Adversarial weighting: By considering sample weights as variables optimized within an uncertainty set (e.g., log-determinant or Bures–Wasserstein balls), one obtains regression procedures robust to distributional shifts or adversarial corruption (Le et al., 2021).
Efficiency tradeoff: Properly tuned robust weighting (e.g., exponential or Huber-type) can maintain $>$ 95% efficiency under Gaussian error while dramatically reducing sensitivity to outliers.

Weighted regression is also key in heteroscedastic data and for reliable parameter estimation in the presence of measurement error or sampling bias.

4. Specialized Applications and Recent Directions

4.1 Spatial and Attribute-dependent Regression

Geographically Weighted Regression (GWR) and Extensions: Classical GWR assigns distance-based weights for each query location; CWR generalizes this by blending spatial and attribute similarity and has demonstrated superior RMSE performance in house price estimation tasks (Chu et al., 2023).
Bayesian Modularization: A Bayesian variant treats the weighted likelihood as a pseudo-likelihood, embedding spatial weights into a modular or Gibbs-posterior framework and yielding spatially adaptive inference consistent in a weighted KL sense (Liu et al., 2021).
GNNWR: Neural network-based spatial weighting, enhanced with convolutional, recurrent, and attention-based inductive biases, outperforms both classic GWR and global neural approaches in heterogeneous spatial regimes (Chen, 14 Jul 2025). Each module addresses different nonstationarity patterns: CNN for locality, RNN for directionality, and Transformer for global context.

4.2 Ensemble and Meta-modeling

Optimally weighted model ensembles are formalized as QP-constrained weighted regressions, improving over base model selection (e.g., in drug discovery and Gaussian process surrogates) (Echtenbruck et al., 2022).

4.3 Regression with Noisy Labels

Expert-weighted aggregation: When responses are provided by raters or experts of varying fidelity, optimal weights based on empirical variance yield minimal mean squared prediction error, with empirical evidence demonstrating near-oracle performance compared to EM and unweighted aggregation (Santos et al., 2023).

4.4 Online and Adaptive Weighted Regression

OLR-WA: In streaming or online regression, model coefficients are updated as weighted averages between prior and new fit, with a user-specified parameter controlling adaptation speed versus stability (Abu-Shaira et al., 2023).

4.5 Distribution-specific Weighting

Heteroscedastic residuals for probability plotting: For parametric survival models (log-logistic, Weibull), exact analytic forms for the variance of plotting-position residuals lead to WLS estimates outperforming MLE for small samples (Zyl, 2014).

5. Computational Methods

Weighted regression objectives are typically convex in the parameters.
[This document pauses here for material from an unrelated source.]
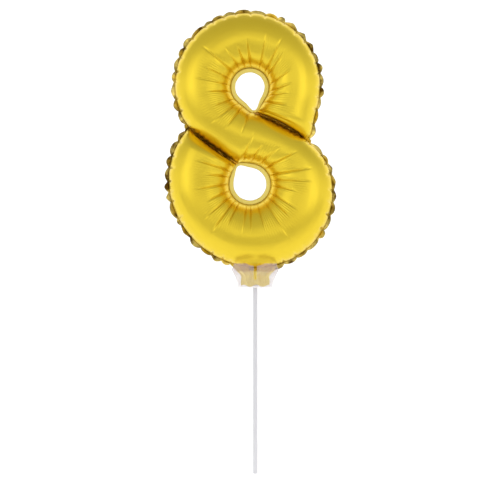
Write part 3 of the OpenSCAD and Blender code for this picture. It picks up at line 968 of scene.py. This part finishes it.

Common algorithms include:

Iteratively reweighted least squares (IRLS): Used when weights are functionally dependent on residuals (robust regression (Zuo et al., 2023); orthogonal component weighting (Su et al., 2017)).
First- and second-order optimization: For smooth weight functions, Newton–Raphson and conjugate gradient methods offer rapid convergence.
Convex quadratic programming: For ensemble model weighting under simplex constraints (Echtenbruck et al., 2022).
Kernel and attention-based neural architectures: For learned spatial weighting, gradient-based optimization (SGD/Adam) is used in deep learning settings (Chen, 14 Jul 2025).

Computational efficiency is generally $\mathcal{O}(np^2)$ for standard cases, with overhead mainly due to repeated weight updates or large $p$ .

6. Empirical Properties, Limitations, and Recommendations

Weighted regression models offer significant gains in predictive accuracy, robustness, and interpretability over unweighted approaches when weights are appropriately designed:

Empirical Performance:

Covariate-distance weighting achieves RMSE reductions of $2.9\%$ – $26.3\%$ over GWR in spatial house price estimation (Chu et al., 2023).
Adversarial weighting achieves lower RMSE under perturbation and sample size stress without major overhead (Le et al., 2021).
Model averaging via QP ensembles outperforms selection in benchmarks and large-scale drug screening (Echtenbruck et al., 2022).
Robust WLS achieves near-OLS efficiency when uncontaminated while resisting outlier-induced bias at up to $30\%$ contamination (Zuo et al., 2023).

Limitations:

Weight misspecification can lead to bias (e.g., inappropriate kernel bandwidth in GWR/CWR; misspecified variances in expert aggregation).
Interpretability may be lost in highly parameterized weighting (deep neural spatial weight, attention).
Adversarial reweighting requires careful specification of uncertainty sets $\rho$ ; overly conservative settings may reduce efficiency.

Recommendations:

When residual variances are known or can be accurately estimated, use analytical weighting.
Employ robust weighting in contamination-prone or heteroscedastic regimes, tuning parameters via cross-validation or information criteria.
In ensemble and multi-expert settings, use variance- or density-based weighting for principled aggregation.
In large, spatially nonstationary datasets, leverage learned or hybrid (neural or modular-inference) spatial weighting.

Weighted regression occupies a central role in contemporary statistics and machine learning, continuing to evolve with advances in robust methods, kernel theory, Bayesian inference, and deep learning architectures.